The LSU football program has decided to self-impose penalties for rules violations, opting to dock itself eight scholarships over two years and reducing recruiting visits, evaluations and communication, Sports Illustrated reported today.
According to SI’s Ross Dellenger and Pat Forde, the sanctions come after a two-year investigation that uncovered booster payments to a player’s father and cash being distributed from ex-LSU receiver and current NFL star Odell Beckham Jr.
“LSU has worked proactively and in cooperation with the NCAA to identify and self-report any violations that occurred within our football program,” Robert Munson, LSU Senior Associate Athletic Director, said in an official statement. “We believe these self-imposed penalties are appropriate and we will continue to coordinate and cooperate with the NCAA on this matter.”

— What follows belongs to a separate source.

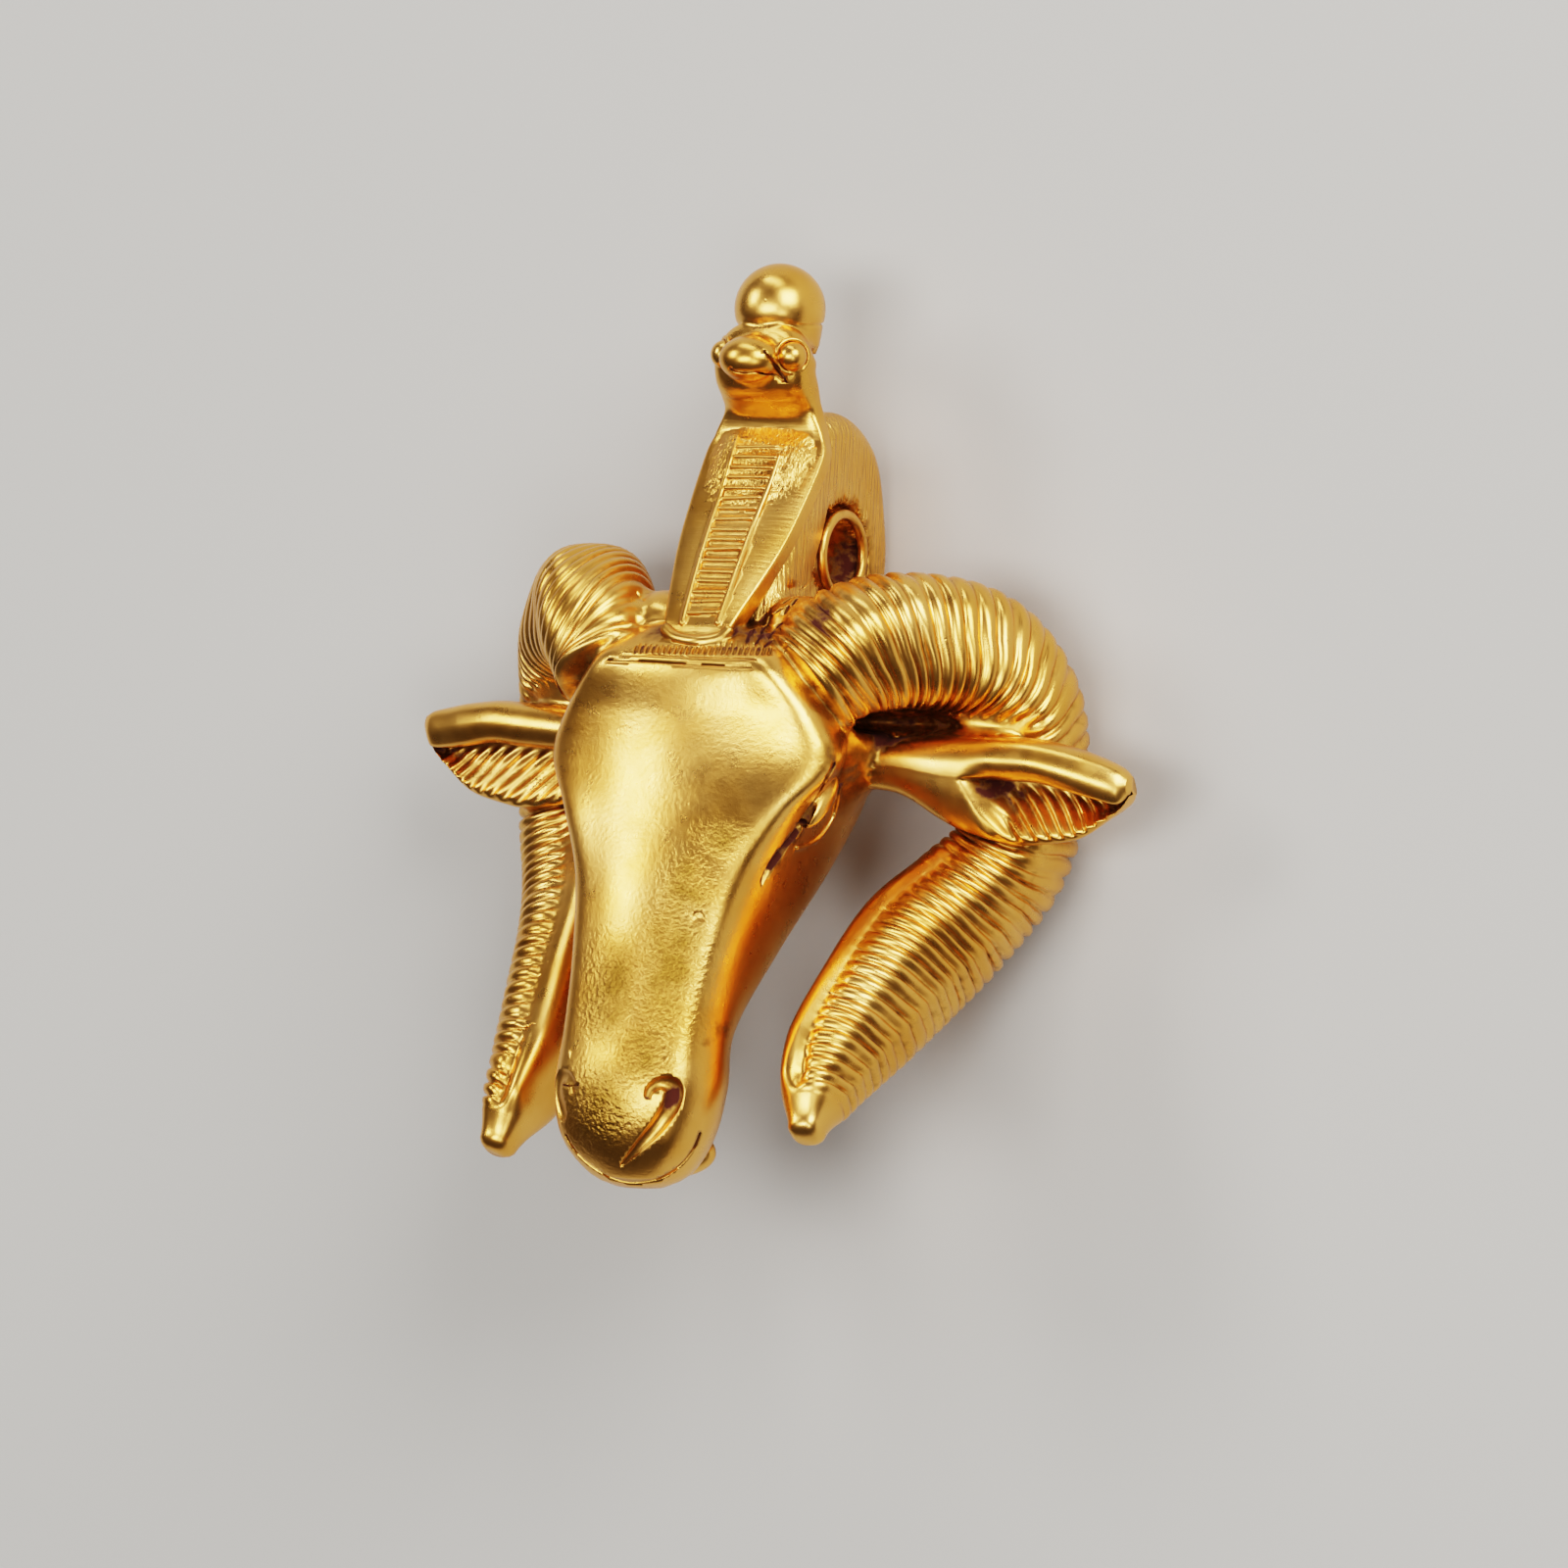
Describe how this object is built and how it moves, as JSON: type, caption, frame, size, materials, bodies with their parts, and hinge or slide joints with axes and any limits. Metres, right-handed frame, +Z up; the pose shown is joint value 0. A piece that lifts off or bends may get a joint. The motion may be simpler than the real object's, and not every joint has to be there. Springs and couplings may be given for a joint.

Sports Illustrated is reporting that the school notified the NCAA of its violations and self-imposed sanctions earlier this month, with LSU giving up four scholarships in each of the next two years, 12.5% official and unofficial visits, a 21-day reduction of the typical 168 days of off-campus contacts schools are allowed, and a six-week ban in communication with prospects.
As for the specifics of the violations, here is the complete list:
- $180,000 of stolen money was given to the father of former offensive lineman Vadal Alexander
- The money came from LSU booster John Paul Funes, who admitted in 2019 that he embezzled over $500,000 from Our Lady of the Lake Hospital in Baton Rouge.

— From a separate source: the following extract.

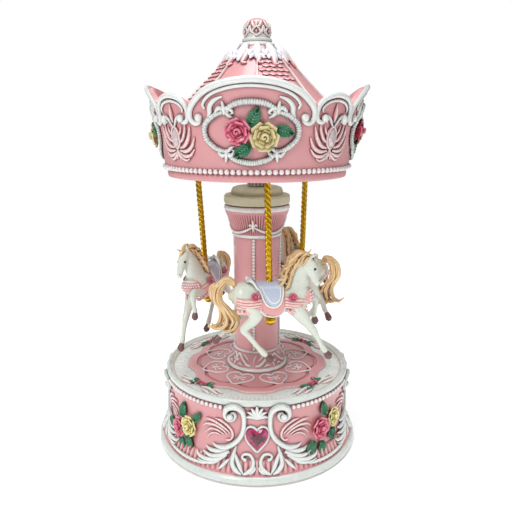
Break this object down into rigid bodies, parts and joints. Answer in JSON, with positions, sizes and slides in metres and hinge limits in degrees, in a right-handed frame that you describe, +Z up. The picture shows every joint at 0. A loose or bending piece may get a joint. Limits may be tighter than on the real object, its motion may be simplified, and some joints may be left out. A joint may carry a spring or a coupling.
{
  "type": "carousel music box",
  "caption": "Wind-up music box: round base with a musical movement, a fixed column, and a scalloped canopy that turns with galloping horses hung from cranks.",
  "frame": {"origin": "centre of the foot ring's underside, on the turning axis", "axes": "+Z up along the turning axis, -Y through the front heart stone of the base"},
  "size_m": [0.13, 0.13, 0.261],
  "materials": {
    "pink_resin": "satin painted resin, dry-brushed white on the relief",
    "horse_pearl": "hand-painted satin resin",
    "cream_plastic": "moulded, plain",
    "white_plastic": "moulded, plain",
    "black_plastic": "moulded, fine grain",
    "gold_brass": "polished and lacquered",
    "brass": "turned",
    "steel": "turned and ground",
    "zinc_casting": "die-cast, unpainted",
    "pink_crystal": "faceted cut stone of clear pink resin",
    "clear_crystal": "faceted cut stone of clear resin"
  },
  "bodies": {
    "base": {"base_shell": "pink_resin", "bottom_cover": "black_plastic", "cover_screw_1": "steel", "cover_screw_2": "steel", "cover_screw_3": "steel", "heart_gem_front": "pink_crystal", "heart_gem_right": "pink_crystal", "heart_gem_back": "pink_crystal", "heart_gem_left": "pink_crystal", "movement_plate": "zinc_casting", "plate_screw_1": "steel", "plate_screw_2": "steel", "plate_screw_3": "steel", "tuned_comb": "steel", "comb_screw_1": "steel", "comb_screw_2": "steel", "column": "pink_resin", "column_cap": "cream_plastic", "upper_bush": "brass", "lower_bush": "brass", "sun_gear": "white_plastic"},
    "key": {"winding_key": "brass"},
    "cylinder": {"pinned_cylinder": "brass"},
    "brake": {"air_brake": "white_plastic"},
    "canopy": {"spring_barrel": "brass", "drive_shaft": "steel", "canopy_crown": "pink_resin", "canopy_roof": "pink_resin", "canopy_hub": "white_plastic", "finial": "pink_resin", "canopy_floor": "white_plastic", "bracket_screw_1": "steel", "bracket_screw_2": "steel", "bracket_screw_3": "steel", "crank_bracket_1": "white_plastic", "crank_bracket_2": "white_plastic", "crank_bracket_3": "white_plastic", "canopy_gem_1": "clear_crystal", "canopy_gem_2": "clear_crystal", "canopy_gem_3": "clear_crystal", "canopy_gem_4": "clear_crystal"},
    "crank_1": {"crank_1": "white_plastic"},
    "rider_1": {"pole_1": "gold_brass", "horse_1": "horse_pearl", "pole_ball_1": "gold_brass"},
    "crank_2": {"crank_2": "white_plastic"},
    "rider_2": {"pole_2": "gold_brass", "horse_2": "horse_pearl", "pole_ball_2": "gold_brass"},
    "crank_3": {"crank_3": "white_plastic"},
    "rider_3": {"pole_3": "gold_brass", "horse_3": "horse_pearl", "pole_ball_3": "gold_brass"}
  },
  "joints": [
    {"name": "canopy_spin", "type": "hinge", "parent": "base", "child": "canopy", "pos_m": [0, 0, 0.19], "axis": [0, 0, 1], "continuous": true},
    {"name": "key_wind", "type": "hinge", "parent": "base", "child": "key", "pos_m": [0, 0, 0.008], "axis": [0, 0, 1], "continuous": true},
    {"name": "cylinder_spin", "type": "hinge", "parent": "base", "child": "cylinder", "pos_m": [0.027, 0, 0.0346], "axis": [1, 0, 0], "continuous": true},
    {"name": "brake_spin", "type": "hinge", "parent": "base", "child": "brake", "pos_m": [0.041, -0.0078, 0.03], "axis": [0, 0, 1], "continuous": true},
    {"name": "crank_1_turn", "type": "hinge", "parent": "canopy", "child": "crank_1", "pos_m": [0.00344, -0.02557, 0.1912], "axis": [0.1335, -0.9911, 0], "continuous": true},
    {"name": "rider_1_hang", "type": "hinge", "parent": "crank_1", "child": "rider_1", "pos_m": [0.00493, -0.0405, 0.19415], "axis": [0.1335, -0.9911, 0], "continuous": true},
    {"name": "crank_2_turn", "type": "hinge", "parent": "canopy", "child": "crank_2", "pos_m": [0.02042, 0.01577, 0.1912], "axis": [0.7915, 0.6111, 0], "continuous": true},
    {"name": "rider_2_hang", "type": "hinge", "parent": "crank_2", "child": "rider_2", "pos_m": [0.03229, 0.02493, 0.1942], "axis": [0.7915, 0.6111, 0], "continuous": true},
    {"name": "crank_3_turn", "type": "hinge", "parent": "canopy", "child": "crank_3", "pos_m": [-0.02387, 0.0098, 0.1912], "axis": [-0.925, 0.3799, 0], "continuous": true},
    {"name": "rider_3_hang", "type": "hinge", "parent": "crank_3", "child": "rider_3", "pos_m": [-0.03888, 0.01273, 0.1912], "axis": [-0.925, 0.3799, 0], "continuous": true}
  ],
  "couplings": [
    {"joint": "cylinder_spin", "follows": "canopy_spin", "ratio": 2},
    {"joint": "brake_spin", "follows": "canopy_spin", "ratio": 40},
    {"joint": "crank_1_turn", "follows": "canopy_spin", "ratio": -2},
    {"joint": "rider_1_hang", "follows": "canopy_spin", "ratio": 2},
    {"joint": "crank_2_turn", "follows": "canopy_spin", "ratio": -2},
    {"joint": "rider_2_hang", "follows": "canopy_spin", "ratio": 2},
    {"joint": "crank_3_turn", "follows": "canopy_spin", "ratio": -2},
    {"joint": "rider_3_hang", "follows": "canopy_spin", "ratio": 2}
  ]
}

- The money was payment from 2012 to 2017 for what the NCAA characterized as a “no-show job.”
- Odell Beckham Jr. distributed $2,000 worth of $100 bills on the field following LSU’s win over Clemson in the national title game this past year
- LSU officials initially said the money was fake, but had to retract the assertion after Joe Burrow acknowledged the cash was real.
- $2,000 equates to one Level III violation.
- LSU is banning Beckham from its facilities for two years
- An impermissible recruiting contact in January 2019 by LSU coach Ed Orgeron. The school self-imposed recruiting restrictions on Orgeron.
LSU reportedly believes its violations are Level I in nature, the most serious of penalties that could result in a postseason ban. In fact, Sports Illustrated reports that LSU and NCAA officials discussed a postseason ban at one point in time, but the school decided against such a stiff penalty.
Now, the NCAA will decide if the self-imposed sanctions are enough or if the school deserves further punishment, which could be on the table if the organization decides to combine its investigation into LSU’s basketball program.
Head coach Will Wade and the basketball program are currently under investigation on their own for offering and providing impermissible payments to student-athletes, family members, and those associated with prospects in exchange for their enrollment at LSU. As expected, the school wants the NCAA to rule on the cases separately, while the organization has requested that both investigations be reviewed together by the IARP, or the Independent Accountability Resolution Process.
Should they decide to make a join decision on penalties, the combination of Level I violations could lead to “lack of institutional control” charges, the most severe a program can receive.